In the past few years public awareness of green spaces in cities has evolved. Rapid urbanization, population growth, expansion of industrial plants, among others, have led to the occupation of land by buildings, roads, contemporary constructions for different purposes. More of the left green spaces are progressively taken away, showing little consideration to the value of human life, the air quality and nature.

Our cities have increasingly become central in the environmental protectionrelated processes, as they represent a focal point of sustainability, and the political and economic strategies of the countries. However, the process of transforming our cities into sustainable green cities needs to start at a local level, and this has started to become evident in different ways. People have started to seek for green areas, to think about the effects of city pollution and the value of green. They have teamed up to protect trees and green parks (e.g Stuttgart 21), to take care of the animal life and natural biotopes (e.g.

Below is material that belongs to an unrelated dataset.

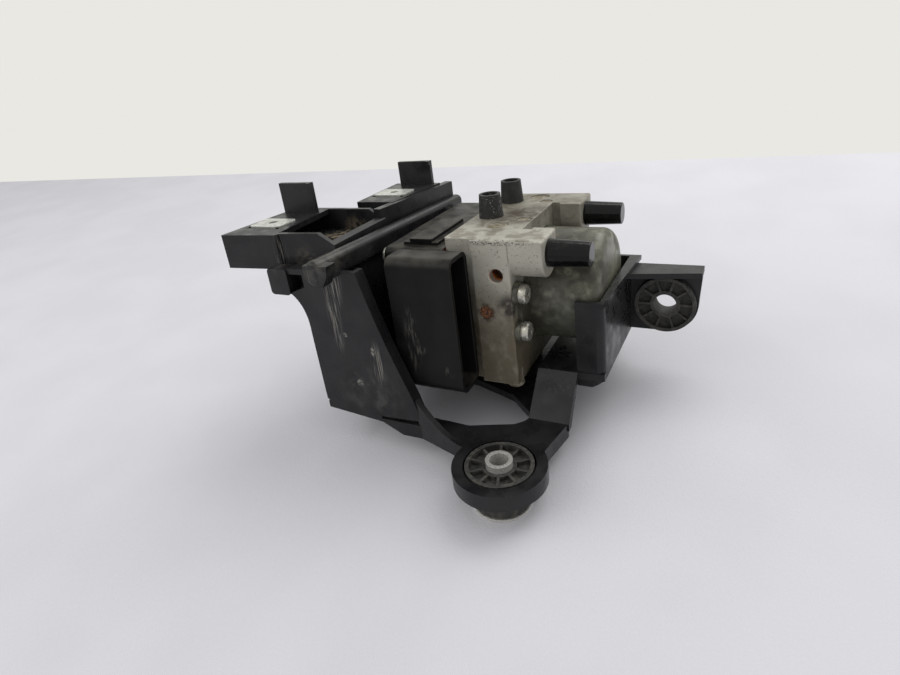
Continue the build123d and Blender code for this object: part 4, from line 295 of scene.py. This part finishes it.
motor_zinc, tree, shader, place = finish("Zinc-plated drawn steel, stained", "#85867A", 0.42, 0.3)
colour = layer(tree, linear("#7B7B6A"), "#66655A", blotches(tree, place, 13, 0.35, 0.65, 4.0))
smear = blotches(tree, place, 9, 0.46, 0.64, 6.0, seed=(4, 2, 9))
colour = layer(tree, colour, "#4C4B3F", smear, 0.7)
near_block = spot(tree, place, NEAR_BLOCK, 24, 26)
dark_patch = both(tree, near_block, blotches(tree, place, 6, 0.24, 0.54, 5.0))
colour = layer(tree, colour, "#2C2A21", dark_patch, 0.8)
# Painted shade: the shaded side of the can is darkened.
low_shade = spot(tree, place, SHADED_SIDE, 14, 16)
low_shade = both(tree, low_shade, blotches(tree, place, 8, 0.3, 0.6))
colour = layer(tree, colour, "#35362F", low_shade, 0.25)
speck = blotches(tree, place, 1.6, 0.62, 0.7, 3.0, seed=(8, 1, 1))
colour = layer(tree, colour, "#3C3A2C", speck, 0.6)
# Painted light: the lit side of the can is made paler.
pale = both(tree, spot(tree, place, LIT_SIDE, 7, 12), blotches(tree, place, 5, 0.3, 0.7, 7.0))
colour = layer(tree, colour, "#8A8B7E", pale, 0.25)
cool = both(tree, spot(tree, place, LOW_SIDE, 5, 12), blotches(tree, place, 7, 0.3, 0.7))
colour = layer(tree, colour, "#66716D", cool, 0.3)
wire(
    tree,
    shader,
    colour,
    smear,
    (0.36, 0.62),
    [(blotches(tree, place, 1.2, 0.3, 0.7), 0.03)],
    0.5,
)
dress(motor_zinc, "motor_can", "motor_flange")

# %% [markdown]
# The motor's screws are zinc-plated steel with a bright, slightly worn face.

# %% Screws, studs and clips
screw_zinc, tree, shader, place = finish("Zinc-plated steel screw", "#A8A69C", 0.3, 0.75)
tarnish = blotches(tree, place, 2.2, 0.45, 0.7, 4.0)
colour = layer(tree, linear("#B9B7AD"), "#6F695A", tarnish, 0.5)
colour = layer(tree, colour, "#DAD8D0", rubbed_edges(tree, 0.4), 0.6)
wire(tree, shader, colour, tarnish, (0.24, 0.5), [(tarnish, 0.03)], 0.3)
dress(screw_zinc, "motor_screws", "control_unit_screws", "block_studs")

clip_sheet, tree, shader, place = finish("Zinc-plated spring steel sheet", "#C9CAC2", 0.35, 0.6)
tarnish = blotches(tree, place, 3.0, 0.4, 0.7, 4.0)
colour = layer(tree, linear("#D2D3CC"), "#8C8D84", tarnish, 0.6)
wire(tree, shader, colour, tarnish, (0.3, 0.5), [(tarnish, 0.03)], 0.2)
dress(clip_sheet, "front_clip_nut", "rear_clip_nut")

sleeve_steel, tree, shader, place = finish("Bright turned steel", "#D8D7D2", 0.3, 0.6)
turning = blotches(tree, place, 1.5, 0.35, 0.7, stretch=(1, 1, 6))
colour = layer(tree, linear("#DAD9D4"), "#A5A299", turning, 0.5)
wire(tree, shader, colour, turning, (0.2, 0.4), [], 0.3)
dress(sleeve_steel, "front_isolator_sleeve", "front_isolator_washer")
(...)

FFH Directive), to help protect biodiversity or try to recover it (e.g. breeds threatened by extinction), to plan urban gardening or common gardens, to question what is in the food we consume, to show concern for the well-being of animals and plants. Moreover, people have realized that sustainability is important for communities’ survival, thus trends towards self-provider communities (e.g. with renewable energy, or food) have emerged. Different examples show that the development of green is broad and is not only limited to green spaces.

This paper is based on the theory of negotiations and of common goods. It presents and discusses some planed, some successful and less successful examples of the development of green from Hungary, Germany and Georgia.